05 March 2019

Amir's iPod

Changing the calendar over to 2019, I realized this year will mark five years since Amir's death. Five fucking years of a deep heartache that never lets up and never will. As one friend puts it, grief gets "softer" but not easier. That will never change.

A year or so ago, Amir's girlfriend Joleen was kind enough to send me his iPod. Amir had owned an iPhone, but he preferred the old click-wheel iPod for cataloging his music. Once I could procure an old 30-pin USB cable to charge it, I eagerly scrolled through his music library, nodding familiarly at most of the artists, but surprised by some others and, subsequently, crestfallen that I wasn't aware he liked these particular artists because (a) I like them, too, and we could have discussed their merits; or (b) I'd never heard of them and wish he could have told me more about them; or (c) I wish he could have explained to me why certain songs were meaningful to him. Now I'll never know and that fucking sucks, to put it rather ineloquently.

Eventually, I turned over Amir's iPod to Yael so that she could pull his music and add it to her own. Soon after, she and I got to discussing Amir's music library--the oddities, the surprises, the memories. Nearly every song prompts some emotional response, be it nostalgia, sadness, amusement or a momentary tick of joy. We talked about his love for Queen and pondered what his reaction might have been to the film Bohemian Rhapsody. Yael reminded me how Amir pulled us into his room to spin A Night at the Opera, demanding our specific attention to this extraordinary song that blew his little-kid mind. (These days, I dread hearing it, partly because it is so overplayed, but also because I hear Amir's boyish voice singing "Gal-i-leeeoo!" and it just eviscerates me.)

Years ago, during a time when Amir had been going through a breakup, he and I talked nearly every day, sometimes very late into the night, until I physically could not stay awake any longer (at which time Jason often took over as his counselor in those post-midnight hours while I attempted sleep.)

During one late-night call, Amir and I were discussing the distinct soul-crush of listening to certain songs during a sad time. As Amir noted, putting music on "shuffle" mode during a time of heartbreak could be likened to playing Russian roulette. Exactly, I'd responded. We singled out our revered Elliott Smith, Lou Barlow and Jeff Tweedy as embodiments of songwriters who know precisely which heartstrings to tug until they howled. (I'm looking at you, Barlow - Amir and I concurred that "Soul and Fire" is a 4-minute machete to the chest.)

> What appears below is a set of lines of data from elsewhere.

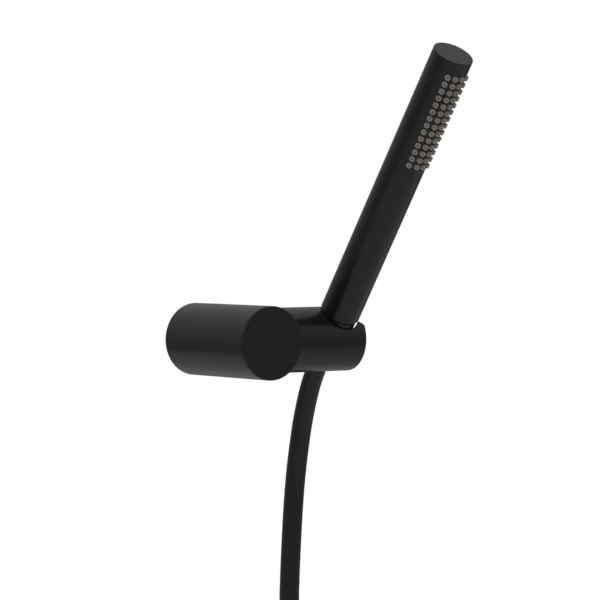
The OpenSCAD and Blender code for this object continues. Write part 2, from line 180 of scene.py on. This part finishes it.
# Barrel: brass tube with a closed, flat top, finished in satin matt black powder coat, with a
# round recess punched for each nozzle.
coat, tree, surface, place = finish_of("satin_black_powder_coat", base_color=linear("#1e1e1f"),
                                       roughness=0.3, ior=1.5)
orange_peel = speckle(tree, place, 0.8)
tree.links.new(spread(tree, speckle(tree, place, 25), 0.26, 0.31), surface.inputs["Roughness"])
tree.links.new(bump(tree, orange_peel, 0.000004), surface.inputs["Normal"])
for name in ("wand_body", "post_body", "arm", "hose_cone_nut", "far_nut"):
    nodes[name].data.materials[0] = coat

# Nozzles: one silicone mat inside the barrel, moulded with its nozzles.
silicone, tree, surface, place = finish_of("moulded_grey_silicone", base_color=linear("#b4aca3"),
                                           roughness=0.45, ior=1.41)
nodes["nozzle_mat"].data.materials[0] = silicone

# Studio: plain pale floor well below the wall piece, and a white surround
floor = bmesh.new()
bmesh.ops.create_circle(floor, cap_ends=True, segments=96, radius=1.6)
bmesh.ops.translate(floor, verts=floor.verts, vec=(0, 0, -0.62))
pale, tree, surface, place = finish_of("pale_floor", base_color=linear("#f4f4f4"), roughness=0.8)
stand = shown("floor", floor, pale, None)

world = bpy.data.worlds.new("studio")
bpy.context.scene.world = world
world.use_nodes = True
tree = world.node_tree
tree.nodes.clear()
direction = add_node(tree, "ShaderNodeTexCoord").outputs["Generated"]
total = None
for aim, inner, outer, strength in (
    ((0, 0, 1), 0, 180, 0.5),
):
    unit = Vector(aim).normalized()
    dot = add_node(tree, "ShaderNodeVectorMath", {"operation": "DOT_PRODUCT"},
                   {0: direction, 1: unit}).outputs["Value"]
    lobe = add_node(tree, "ShaderNodeMapRange", {"interpolation_type": "SMOOTHSTEP"},
                    {"Value": dot, "From Min": math.cos(math.radians(outer)),
                     "From Max": math.cos(math.radians(inner)), "To Max": strength}).outputs["Result"]
    total = lobe if total is None else add_node(
        tree, "ShaderNodeMath", {"operation": "ADD"}, {0: total, 1: lobe}).outputs[0]
lit = add_node(tree, "ShaderNodeBackground", inputs={"Color": linear("#ffffff"), "Strength": total})
seen = add_node(tree, "ShaderNodeBackground", inputs={"Color": linear("#ffffff"), "Strength": 1.0})
mixed = add_node(tree, "ShaderNodeMixShader", inputs={
    0: add_node(tree, "ShaderNodeLightPath").outputs["Is Camera Ray"],
    1: lit.outputs[0], 2: seen.outputs[0]})
add_node(tree, "ShaderNodeOutputWorld", inputs={"Surface": mixed.outputs[0]})
bpy.context.scene.view_settings.view_transform = "Standard"
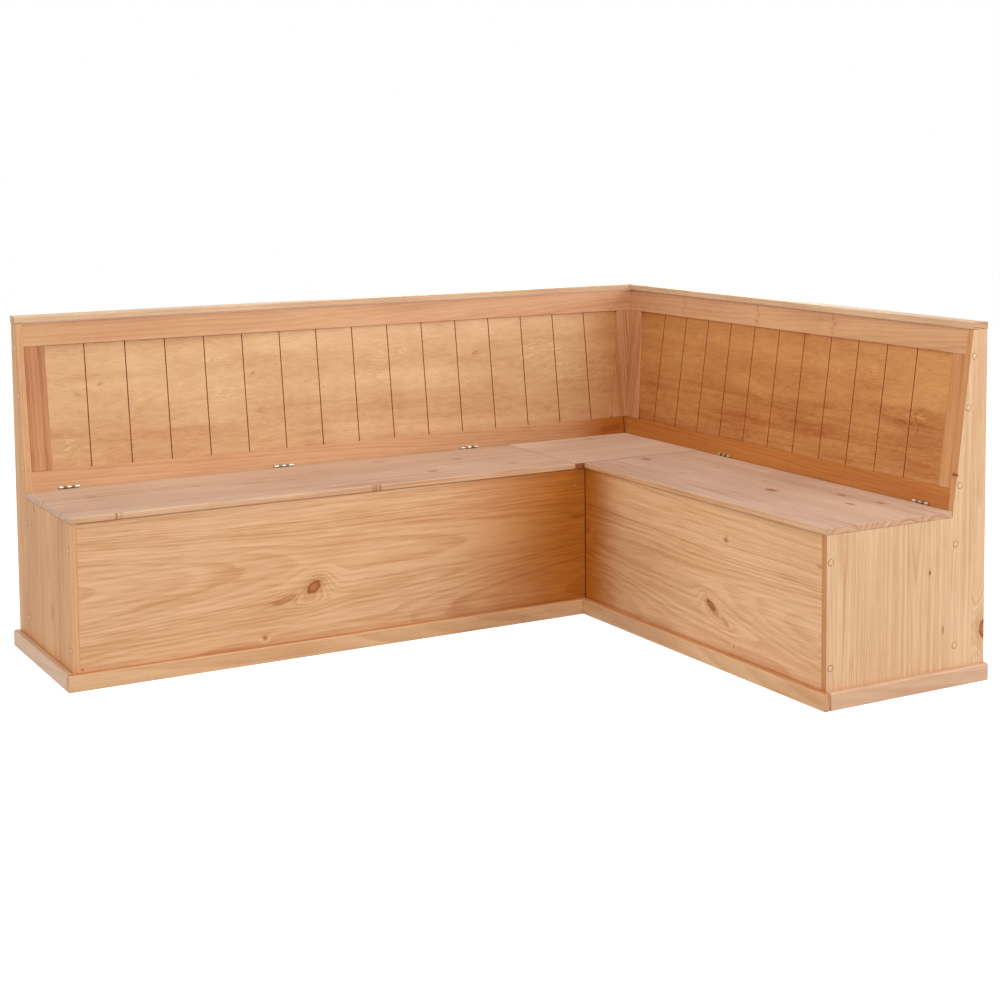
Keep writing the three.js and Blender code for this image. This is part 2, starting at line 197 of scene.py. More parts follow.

Four years after Amir's death, listening to music on shuffle mode still elicits an unending range of emotional reactions. (Even tedium like "Dust in the Wind" [not found on Amir's iPod, lest you admonish his musical taste] affects me in a way that stirs contempt.) Every time one of his favorite artists releases new work or announces a tour (or dies), my heart sinks into my stomach. He won't be here to experience it. He won't be here to discuss it with. He is missing out on so much and, as long as I remain breathing, that horrific fact will never cease to devastate me.